-- BEGIN --

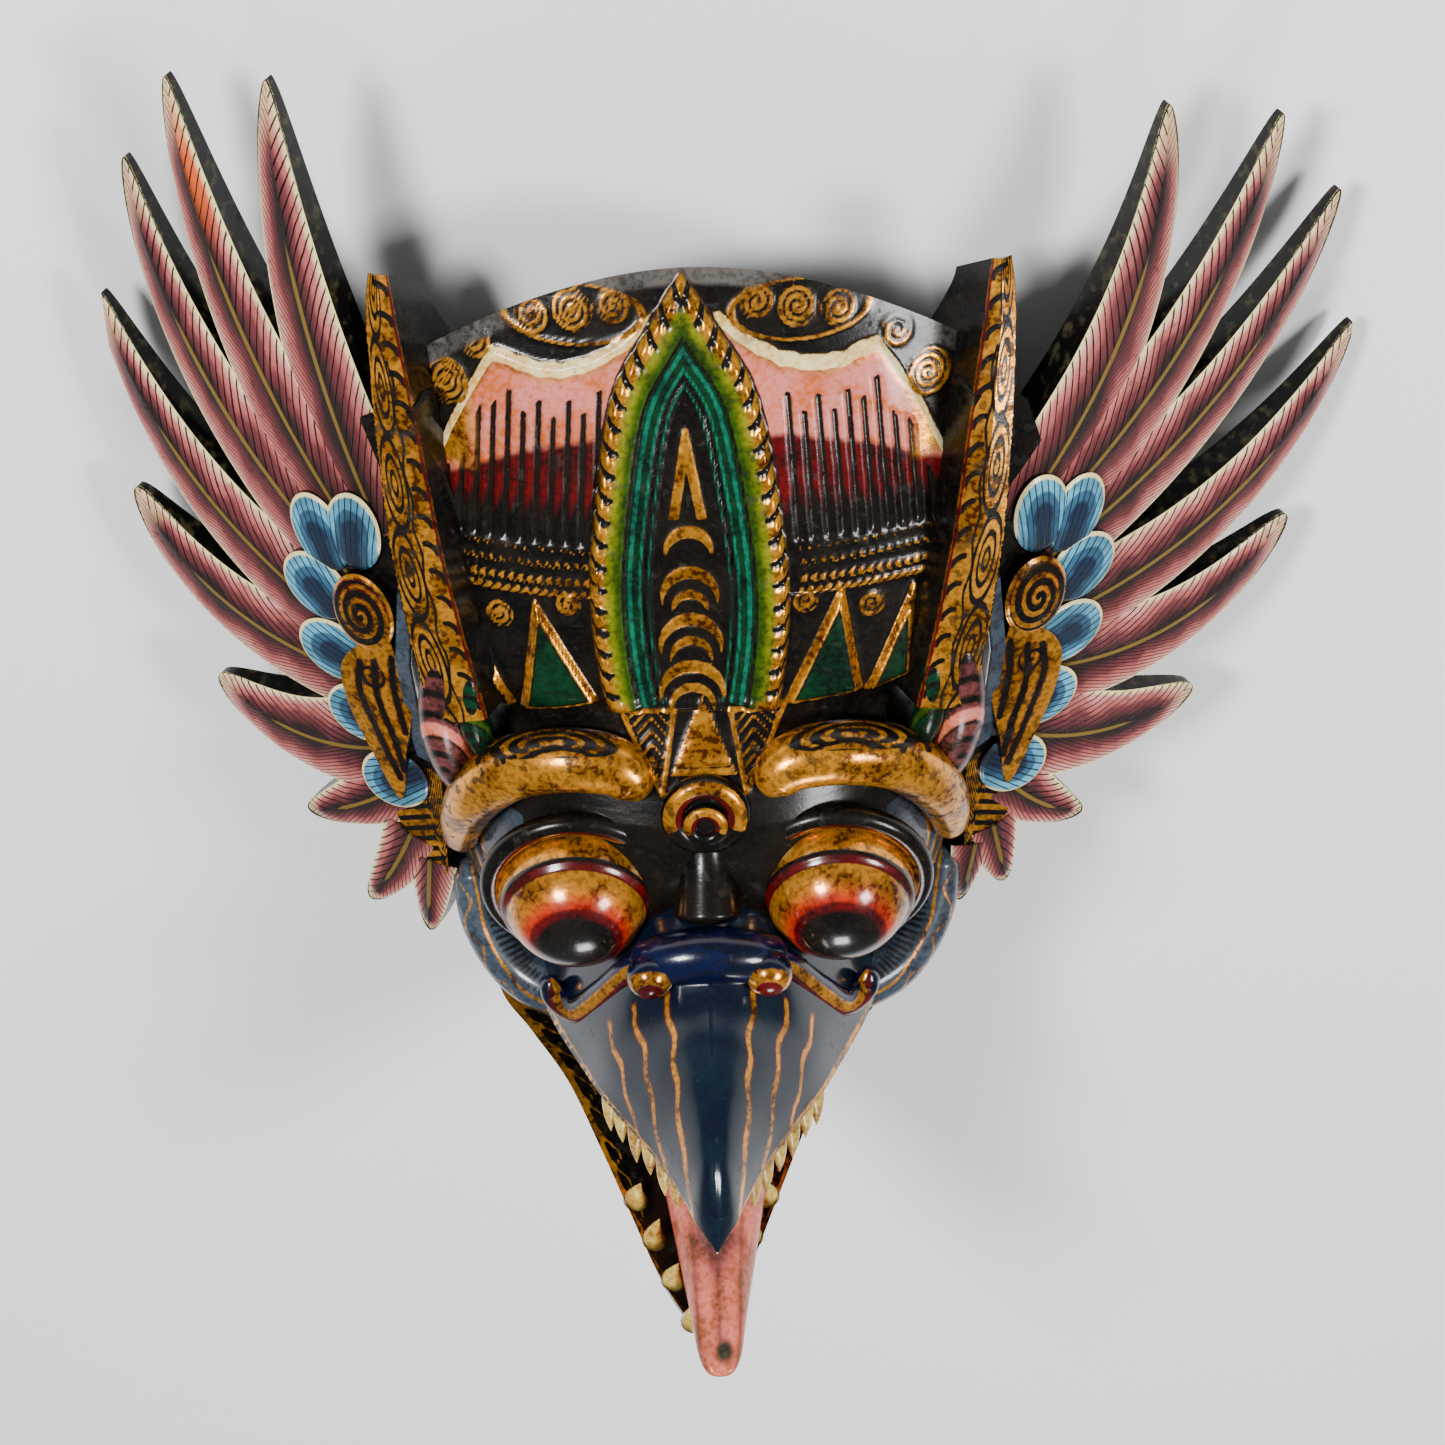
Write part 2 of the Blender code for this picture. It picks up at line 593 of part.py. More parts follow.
def build_head():
    """The head, carved from one block, with its hollow back."""
    head = head_shell()
    parts = [central_leaf(), upper_beak(), lower_jaw(), tongue(), roll("bridge", BRIDGE_LINE, 1),
             roll("cere", CERE_LINE, 1),
             ring_roll("forehead_disc", FOREHEAD_DISC, FOREHEAD_DISC_RADIUS, FOREHEAD_DISC_THICK,
                       FOREHEAD_DISC_TILT, 14)]
    for side in (-1, 1):
        parts += crown_parts(side) + face_parts(side) + teeth(side)
    boolean(head, parts, "UNION")
    grooves = [flute(side, (i + 0.5) / FLUTES) for side in (-1, 1) for i in range(FLUTES)]
    boolean(head, grooves + [head_hollow()], "DIFFERENCE")
    return head


def wing_point(side, sweep, out, y, proud):
    """Place on a wing: distance out along it, height, and how far it stands proud of its face."""
    base = Vector((WING_ROOT_HALF, y, WING_ROOT_DEPTH))
    along = Vector((math.cos(sweep), 0, -math.sin(sweep)))
    normal = Vector((math.sin(sweep), 0, math.cos(sweep)))
    place = base + along * out + normal * proud
    return Vector((side * place.x, place.y, place.z))


def feather(side, sweep, shape, order):
    """One carved feather, bowed and tapering to its tip."""
    reach, angle, bow, half, base_out, base_up = shape
    turn = math.radians(angle)
    tip = Vector((math.cos(turn), math.sin(turn))) * reach * MM
    base = Vector((base_out, base_up)) * MM
    span = tip - base
    bow_side = Vector((span.y, -span.x)).normalized()
    bend = base + span * 0.5 + bow_side * span.length * bow
    taper = FEATHER_TAPER if order < LONG_FEATHERS else SHORT_TAPER
    root_back = -WING_THICK + 0.15 * MM * (order % 3)
    rise = 0.25 * MM * (order % 2)
    rings = []
    for k in range(FEATHER_STEPS):
        t = k / FEATHER_STEPS
        centre = base * (1 - t) ** 2 + bend * 2 * t * (1 - t) + tip * t * t
        along = ((bend - base) * (1 - t) + (tip - bend) * t).normalized()
        across = Vector((-along.y, along.x))
        width = half * MM * (1 - t) ** taper
        back = -FEATHER_TIP_THICK + (root_back + FEATHER_TIP_THICK) * (1 - t ** 2)
        edges = (centre + across * width, centre, centre - across * width)
        ring = [wing_point(side, sweep, edges[0].x, edges[0].y, rise),
                wing_point(side, sweep, edges[1].x, edges[1].y, FEATHER_RIDGE + rise),
                wing_point(side, sweep, edges[2].x, edges[2].y, rise),
                wing_point(side, sweep, edges[2].x, edges[2].y, back),
                wing_point(side, sweep, edges[0].x, edges[0].y, back)]
        rings.append(ring)
    end = [wing_point(side, sweep, tip.x, tip.y, -1 * MM), wing_point(side, sweep, tip.x, tip.y, -FEATHER_TIP_THICK)]
    return feather_body(rings, end)


def feather_body(rings, end):
    """Close a feather's rings with a short upright edge at its tip."""
    bm = bmesh.new()
    rows = [[bm.verts.new(point) for point in ring] for ring in rings]
    for first, second in zip(rows, rows[1:]):
        for i in range(5):
            bm.faces.new((first[i], first[(i + 1) % 5], second[(i + 1) % 5], second[i]))
    bm.faces.new(rows[0])
    top, low = (bm.verts.new(point) for point in end)
    last = rows[-1]
    bm.faces.new((last[0], last[1], top))
    bm.faces.new((last[1], last[2], top))
    bm.faces.new((last[2], last[3], low, top))
    bm.faces.new((last[3], last[4], low))
    bm.faces.new((last[4], last[0], top, low))
    return new_object("feather", bm)


def wing_plate(name, side, sweep, outline, low, high, crown=0.0):
    """Plate on a wing with an outline in the wing's plane, its middle raised by crown."""
    bottom = [wing_point(side, sweep, x * MM, y * MM, low) for x, y in outline]
    top = [wing_point(side, sweep, x * MM, y * MM, high) for x, y in outline]
    middle = Vector((sum(p[0] for p in outline), sum(p[1] for p in outline))) / len(outline)
    peak = wing_point(side, sweep, middle.x * MM, middle.y * MM, high + crown)
    return loft(name, [bottom, top], peak if crown else None)


def petal(side, sweep, centre, order):
    """Rounded petal that points away from the ear."""
    middle = Vector(centre[:2])
    turn_in = math.radians(180 - centre[2])
    along = Vector((math.cos(turn_in), math.sin(turn_in)))
    across = Vector((-along.y, along.x))
    outline = []
    for k in range(PETAL_SIDES):
        turn = 2 * math.pi * k / PETAL_SIDES
        point = middle + (along * math.cos(turn) * PETAL_HALF_LENGTH
                          + across * math.sin(turn) * PETAL_HALF_WIDTH) / MM
        outline.append((point.x, point.y))
    top = PETAL_PROUD - LAP_STEP * (order % 2) - PETAL_CROWN
    return wing_plate("petal", side, sweep, outline, -PETAL_FOOT, top, PETAL_CROWN)


def build_wing(name, side, sweep, feathers):
    """One wing: a fan of feathers with petals and a carved ear at its root."""
    wing = wing_plate(name, side, sweep, ROOT_PLATE, -WING_THICK - 0.2 * MM, 1.0 * MM)
    parts = [feather(side, sweep, shape, order) for order, shape in enumerate(feathers)]
    parts += [petal(side, sweep, centre, order) for order, centre in enumerate(PETALS)]
    disc = []
    for k in range(16):
        turn = 2 * math.pi * k / 16
        disc.append(((EAR_DISC.x + EAR_DISC_HALF_WIDTH * math.cos(turn)) / MM,
                     (EAR_DISC.y + EAR_DISC_HALF_HEIGHT * math.sin(turn)) / MM))
    parts.append(wing_plate("ear_disc", side, sweep, disc, -EAR_FOOT, EAR_PROUD - EAR_CROWN, EAR_CROWN))
    leaf_top = EAR_PROUD - EAR_CROWN - LAP_STEP
    parts.append(wing_plate("ear_leaf", side, sweep, EAR_LEAF, -EAR_FOOT + LAP_STEP, leaf_top, EAR_CROWN))
    boolean(wing, parts, "UNION")
    seat = slope_back(plate("seat", head_outline(-FIT_GAP), -30 * MM, 200 * MM), 0, CROWN_TOP_DEPTH)
    beside = [blade(side, FIT_GAP), roll("brow", BROW_LINE, side, grow=FIT_GAP),
              roll("cheek", CHEEK_LINE, side, 6, FIT_GAP)]
    return boolean(wing, [seat] + beside, "DIFFERENCE")


def place(items):
    """Shift everything so that the origin is under the middle of the mask."""
    bpy.context.view_layer.update()
    corners = [vert.co for item in items for vert in item.data.vertices]
    low = Vector(min(c[i] for c in corners) for i in range(3))
    high = Vector(max(c[i] for c in corners) for i in range(3))
    shift = Vector((-(low.x + high.x) / 2, -(low.y + high.y) / 2, -low.z))
    for item in items:
        for vert in item.data.vertices:
            vert.co += shift
    print("origin shift in mm", [round(v / MM, 3) for v in shift])


def main():
    """Build the mask."""
    clear_scene()
    parts = bpy.data.collections.new("garuda_mask")
    bpy.context.scene.collection.children.link(parts)
    head = build_head()
    left = build_wing("wing_left", -1, LEFT_SWEEP, LEFT_FEATHERS)
    right = build_wing("wing_right", 1, RIGHT_SWEEP, RIGHT_FEATHERS)
    head_paint = material("head_paint", HEAD_PAINT)
    wing_paint = material("wing_paint", WING_PAINT)
    for item, paint in ((head, head_paint), (left, wing_paint), (right, wing_paint)):
        item.data.materials.clear()
        item.data.materials.append(paint)
        bpy.context.scene.collection.objects.unlink(item)
        parts.objects.link(item)
    place((head, left, right))


main()
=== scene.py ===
"""Painted garuda mask lying on its open back, seen from above its beak.

Pieces are laid out in the mask's own millimetres: X to the viewer's right, Y to the crown, Z out of the
face. A painted area is a number on each vertex: the depth inside that area, less than 0 outside it.
"""

import logging
import math
from dataclasses import dataclass
from enum import Enum
from typing import Callable, Sequence

import bmesh
import bpy
import numpy as np
from mathutils import Matrix, Vector


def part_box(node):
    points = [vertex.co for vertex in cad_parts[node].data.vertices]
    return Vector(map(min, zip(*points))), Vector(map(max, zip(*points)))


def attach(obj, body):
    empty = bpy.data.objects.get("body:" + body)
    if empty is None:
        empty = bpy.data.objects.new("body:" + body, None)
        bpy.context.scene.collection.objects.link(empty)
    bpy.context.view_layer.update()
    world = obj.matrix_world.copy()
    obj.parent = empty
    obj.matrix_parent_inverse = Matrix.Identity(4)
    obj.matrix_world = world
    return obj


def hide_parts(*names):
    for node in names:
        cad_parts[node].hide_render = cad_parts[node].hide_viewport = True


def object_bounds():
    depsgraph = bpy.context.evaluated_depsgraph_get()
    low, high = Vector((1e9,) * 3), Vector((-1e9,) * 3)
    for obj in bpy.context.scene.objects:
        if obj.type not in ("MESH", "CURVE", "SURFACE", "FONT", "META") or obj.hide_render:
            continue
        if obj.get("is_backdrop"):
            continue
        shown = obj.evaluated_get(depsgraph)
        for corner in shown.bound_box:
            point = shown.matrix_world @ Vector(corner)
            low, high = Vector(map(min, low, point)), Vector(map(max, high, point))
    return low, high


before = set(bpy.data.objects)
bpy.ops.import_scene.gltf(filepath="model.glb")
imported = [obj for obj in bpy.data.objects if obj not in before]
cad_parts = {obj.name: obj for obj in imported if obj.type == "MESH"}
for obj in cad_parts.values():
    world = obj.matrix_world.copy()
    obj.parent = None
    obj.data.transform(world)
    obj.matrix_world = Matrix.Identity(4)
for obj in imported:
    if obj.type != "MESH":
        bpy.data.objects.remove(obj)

logging.basicConfig(level=logging.INFO, format="%(message)s")
LOG = logging.getLogger("garuda_mask")

Array = np.ndarray
Line = Sequence[Sequence[float]]
Areas = dict[str, Array | float]
Place = Callable[[Array, Array], Array]
Marks = Callable[["Body", Array], Areas]

MM = 0.001
GOLD_DUST = 0.65
NOWHERE = -9.0
BARE = -1.0


def linear(red: int, green: int, blue: int) -> tuple[float, float, float, float]:
    """Linear colour from a display colour.

    Args:
        red: red from 0 to 255.
        green: green from 0 to 255.
        blue: blue from 0 to 255.

    Returns:
        Linear red, green, blue and alpha.
    """
    parts = [c / 255 / 12.92 if c <= 10 else ((c / 255 + 0.055) / 1.055) ** 2.4 for c in (red, green, blue)]
    return (*parts, 1.0)


class Pigment(Enum):
    """Paints of the mask, each with its fresh and its worn shade."""

    BLACK = (linear(7, 6, 6), linear(24, 20, 15))
    GOLD = (linear(226, 152, 40), linear(84, 40, 4))
    CREAM = (linear(238, 222, 160), linear(206, 160, 80))
    PINK = (linear(212, 122, 112), linear(190, 92, 40))
    WINE = (linear(92, 7, 10), linear(40, 4, 5))
    GREEN = (linear(48, 78, 8), linear(22, 42, 6))
    YELLOW_GREEN = (linear(122, 122, 20), linear(62, 74, 10))
    DARK_GREEN = (linear(6, 50, 26), linear(3, 20, 12))
    TEAL = (linear(10, 104, 80), linear(4, 52, 42))
    BEAK = (linear(4, 14, 34), linear(6, 28, 38))
    BLUE = (linear(4, 15, 54), linear(4, 7, 18))
    SKY = (linear(96, 172, 204), linear(66, 122, 148))
    SLATE = (linear(52, 96, 126), linear(40, 70, 92))
    NAVY = (linear(26, 42, 64), linear(16, 22, 34))
    GREY_BLUE = (linear(66, 78, 92), linear(34, 42, 52))
    GREY_WOOD = (linear(88, 84, 80), linear(40, 37, 34))
    RED = (linear(186, 44, 10), linear(110, 16, 4))
    TONGUE = (linear(222, 112, 96), linear(150, 74, 40))
    IVORY = (linear(226, 196, 96), linear(150, 96, 30))
    ROSE_BROWN = (linear(104, 54, 52), linear(46, 20, 22))
    UNDERCOAT = (linear(20, 17, 11), linear(58, 54, 34))
    RAW_WOOD = (linear(120, 84, 50), linear(72, 48, 28))


def ease(share: Array) -> Array:
    """Smooth step from 0 to 1."""
    share = np.clip(share, 0.0, 1.0)
    return share * share * (3 - 2 * share)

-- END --

Exercise description: Retype exactly, and only, the lines from the one containing "item.data.materials.append(paint)" through the one containing "points = [vertex.co", both included.

Problem solution:
        item.data.materials.append(paint)
        bpy.context.scene.collection.objects.unlink(item)
        parts.objects.link(item)
    place((head, left, right))


main()
=== scene.py ===
"""Painted garuda mask lying on its open back, seen from above its beak.

Pieces are laid out in the mask's own millimetres: X to the viewer's right, Y to the crown, Z out of the
face. A painted area is a number on each vertex: the depth inside that area, less than 0 outside it.
"""

import logging
import math
from dataclasses import dataclass
from enum import Enum
from typing import Callable, Sequence

import bmesh
import bpy
import numpy as np
from mathutils import Matrix, Vector


def part_box(node):
    points = [vertex.co for vertex in cad_parts[node].data.vertices]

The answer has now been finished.